Welcome to what I'd like to call "anatomy of a Photoshop picture".
Not that I'm a genius at this, but maybe this will give you some idea as to how I ended up with part of one of my pictures, and help you in your own efforts. I haven't seen anyone else's picture blown apart like this, so I figured I'd give it a shot. If it helps you out, let me know. I love mail as much as anyone else.
Note: What you are going to read below will not necessarily be a tutorial on how to paint clothes or retouch Poser figures (I'll do those in separate tutorials). I might hint toward that, but this is more on layers, and how they're set up: modes, opacities, etc.
In each step will be another layer in the order they were set up, from bottom to top. That's not the order that I did them, but just a way to present it. Sometimes it looks strange... remember that to paint some layers, I viewed the layers above them, painting underneath.
Also, I use a Wacom tablet for most of what I do. If you don't have one, sell something and go get one. You'll never know how you managed digital art before it.
First, here's the final version of "Liberty 2100". You can click on the picture to go to a larger version, and see it now, or wait until we're finished to check it out.
The final version is large. With all the layers, around 60mb. That's why, when I worked on the body and clothes (below) I cropped a duplicate of the picture. When I was done with everything you'll read below, I flattened the layers and pasted it back in the large one with the full background.
Here's the cropped version of just the body. I'm skipping all the steps in how I retouched her face and the rest of her body. Suffice it to say, I used the pen tool, airbrushes, burn and dodge, and plain paint tools with homemade brushes to achieve a look that will work with the rest of the picture. If there are unfinished edges on her now, they are in places I'm not worried about, since I'm going to paint clothes over her. I didn't worry too much about her legs, for instance. Right now there are two layers. Background and body.

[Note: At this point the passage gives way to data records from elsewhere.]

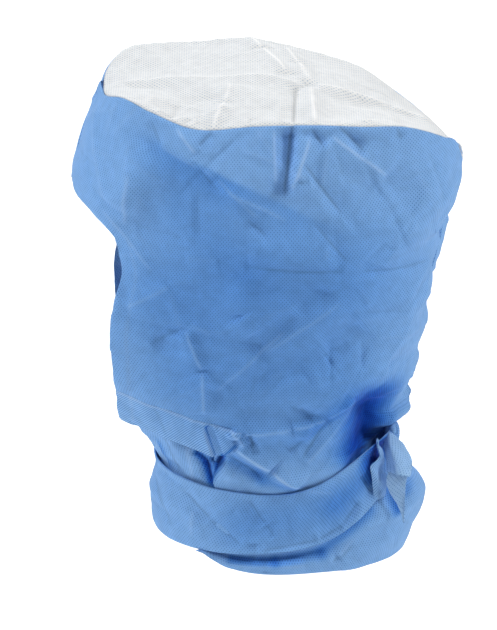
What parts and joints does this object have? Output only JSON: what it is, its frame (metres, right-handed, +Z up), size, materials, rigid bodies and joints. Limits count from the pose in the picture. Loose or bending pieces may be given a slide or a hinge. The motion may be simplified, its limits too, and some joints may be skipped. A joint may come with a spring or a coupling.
{
  "type": "surgical hood",
  "caption": "Head and neck hood of soft nonwoven cloth: a flat crown, side panels round an open face, a throat flap and a tie knotted at the nape.",
  "frame": {"origin": "underside of the crown, where the top of the head touches it, on the plane that halves the hood", "axes": "+Z up, the wearer faces -Y, +X is the wearer's left"},
  "size_m": [0.1619, 0.2345, 0.2972],
  "materials": {
    "crown": "matt white spunbond nonwoven with a fine embossed diamond pattern",
    "side_panel": "matt blue three-layer nonwoven with fine embossed bond points",
    "jaw_hem": "matt blue nonwoven folded double, with its bond points in diagonal lines",
    "chin_flap": "matt blue nonwoven with soft creases",
    "tie": "matt blue nonwoven folded double, crumpled where it is knotted"
  },
  "bodies": {
    "root": {"crown_panel": "crown", "side_panel_left": "side_panel", "side_panel_right": "side_panel", "jaw_hem_left": "jaw_hem", "jaw_hem_right": "jaw_hem", "chin_flap": "chin_flap", "neck_tie": "tie", "tie_knot": "tie", "tie_end_left": "tie", "tie_end_right": "tie"}
  },
  "joints": []
}
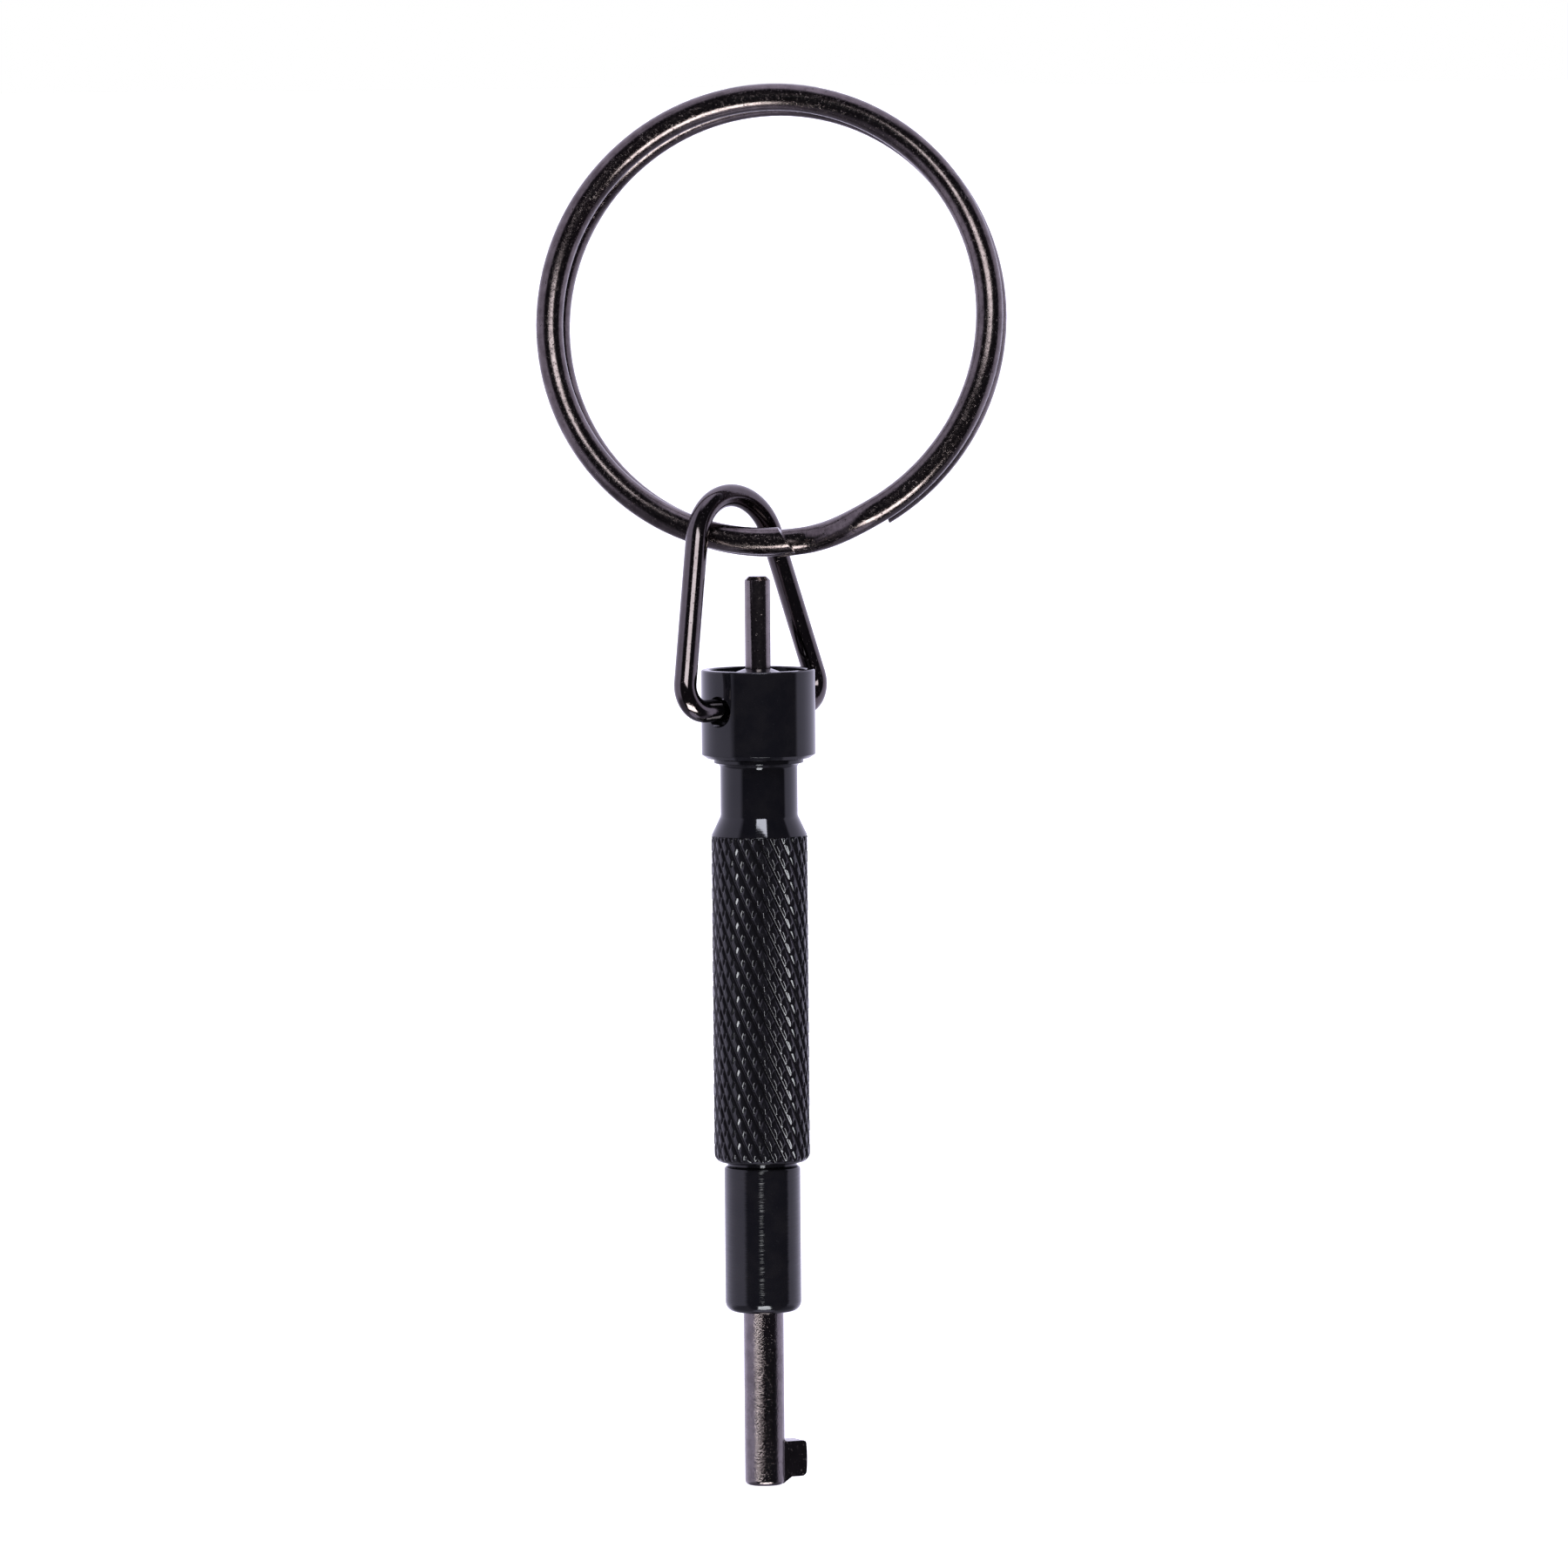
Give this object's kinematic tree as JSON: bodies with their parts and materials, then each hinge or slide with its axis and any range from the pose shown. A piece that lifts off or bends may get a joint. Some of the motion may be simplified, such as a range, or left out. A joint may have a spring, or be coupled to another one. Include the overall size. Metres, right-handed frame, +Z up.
{
  "type": "swivel handcuff key",
  "caption": "Pocket handcuff key: hollow barrel with a side bit, knurled black grip, double-lock pin, and a swivel collar whose wire bail carries a split ring.",
  "frame": {"origin": "centre of the key barrel's open tip, on the tool's axis", "axes": "+Z up the tool's axis from the key tip towards the split ring, -Y the front, +X to the right; the key's bit points 25 degrees behind +X"},
  "size_m": [0.038, 0.0169, 0.1131],
  "materials": {
    "anodised_aluminium": "black anodised, satin gloss",
    "knurled_aluminium": "black anodised diamond knurl, with a smooth cone, waist and stem",
    "plated_steel": "black-nickel plated, polished, with fine scratches",
    "ring_steel": "black-nickel plated spring wire, worn and scratched",
    "spring_steel": "plain bright"
  },
  "bodies": {
    "grip": {"grip_body": "knurled_aluminium", "nose_sleeve": "anodised_aluminium", "key_barrel": "plated_steel", "lock_pin": "plated_steel", "retaining_ring": "spring_steel", "thrust_washer": "spring_steel"},
    "collar": {"swivel_collar": "anodised_aluminium"},
    "bail": {"bail": "plated_steel"},
    "ring": {"split_ring": "ring_steel"}
  },
  "joints": [
    {"name": "collar_swivel", "type": "hinge", "parent": "grip", "child": "collar", "pos_m": [0, 0, 0.06285], "axis": [0, 0, 1], "continuous": true},
    {"name": "bail_swing", "type": "hinge", "parent": "collar", "child": "bail", "pos_m": [0, 0, 0.063], "axis": [-0.7071, -0.7071, 0], "range_deg": [-140, 135]},
    {"name": "ring_slide_round", "type": "hinge", "parent": "bail", "child": "ring", "pos_m": [0.00134, 0.00375, 0.09404], "axis": [-0.1879, -0.9667, 0.1736], "continuous": true}
  ]
}
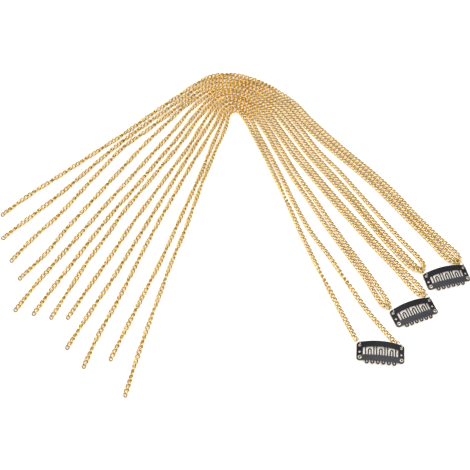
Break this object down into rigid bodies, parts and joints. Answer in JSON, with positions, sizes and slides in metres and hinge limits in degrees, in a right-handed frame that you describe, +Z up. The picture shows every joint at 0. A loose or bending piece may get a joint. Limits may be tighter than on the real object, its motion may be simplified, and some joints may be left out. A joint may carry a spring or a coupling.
{
  "type": "hair chain",
  "caption": "Snap combs carrying loose curb chains that fall over the hair, joined by clip rings, with a small ring at each free end, laid flat in an arch",
  "frame": {"origin": "middle of the footprint of the whole object as it lies, on the surface it lies on", "axes": "+X to the right along the arch's width, +Y from the free ends towards the crest of the arch, +Z up from the surface"},
  "size_m": [0.3418, 0.291, 0.0065],
  "materials": {
    "comb_black": "satin black lacquer on spring steel",
    "strip_black": "satin black lacquer, fine texture",
    "eyelet_brass": "polished",
    "ring_steel": "bright plated",
    "chain_gold": "bright light gold plating"
  },
  "bodies": {
    "root": {"front_clip_plate": "comb_black", "front_clip_strip": "strip_black", "front_clip_eyelet_left": "eyelet_brass", "front_clip_eyelet_right": "eyelet_brass", "front_clip_ring_left": "ring_steel", "front_clip_ring_right": "ring_steel", "middle_clip_plate": "comb_black", "middle_clip_strip": "strip_black", "middle_clip_eyelet_left": "eyelet_brass", "middle_clip_eyelet_right": "eyelet_brass", "middle_clip_ring_left": "ring_steel", "middle_clip_ring_right": "ring_steel", "right_clip_plate": "comb_black", "right_clip_strip": "strip_black", "right_clip_eyelet_left": "eyelet_brass", "right_clip_eyelet_right": "eyelet_brass", "right_clip_ring_left": "ring_steel", "right_clip_ring_right": "ring_steel", "strand_1": "chain_gold", "strand_2": "chain_gold", "strand_3": "chain_gold", "strand_4": "chain_gold", "strand_5": "chain_gold", "strand_6": "chain_gold", "strand_7": "chain_gold", "strand_8": "chain_gold", "strand_9": "chain_gold", "strand_10": "chain_gold", "strand_11": "chain_gold", "strand_12": "chain_gold", "end_ring_1": "ring_steel", "end_ring_2": "ring_steel", "end_ring_3": "ring_steel", "end_ring_4": "ring_steel", "end_ring_5": "ring_steel", "end_ring_6": "ring_steel", "end_ring_7": "ring_steel", "end_ring_8": "ring_steel", "end_ring_9": "ring_steel", "end_ring_10": "ring_steel", "end_ring_11": "ring_steel", "end_ring_12": "ring_steel"}
  },
  "joints": []
}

The next layer up is the shadow for her jeans. I painted this layer after the actual jeans were done (following picture). Some of this is airbrushed. The other part was the appropriate part of the jeans copied, then darkened and blurred somewhat. The opacity level here was lowered also and the layer was offset from the jeans above.
Here's the first layer of the jeans with the shadow underneath. It's hard to see at this scale, but the threads and holes on them are quite detailed. It was fun doing this part.
A quick synopsis on the painting: Block in the main color of the jeans... use lighter and darker colors (remembering carefully where the light is coming from)... a bit of the smudge tool and very small brushes for hanging threads (on another layer above the jeans; I merged the two layers after they were both done)..... then a very light use of noise to help with texture. Then more use of burn and dodge with large airbrushes to get the shadows and hilights right. However there's a problem... they're too...
....clean. So here's the next layer up, for the dirty look. I used the airbrush and dark green and brown clouds. Then a mask to airbrush away the dirt I didn't want. The layer was then set to 'multiply' at 72%.
Here's the finished boot layer, again a composition of around four layers merged together when I was done with them. Again, basic color, burn and dodge and more color until I feel I have it right. I used a brush I usually use for hair on the hilights to give them more texture. And another layer, like the jeans, of 'dirt' set to 'overlay'.
Note: Experiment with the burn and dodge tools. It makes a great deal of difference if you set the burn tool to darken hilights, midtones, or shadows. Don't settle for the default here. I use all sizes brushes, usually set to vary transparency with pressure, but not size.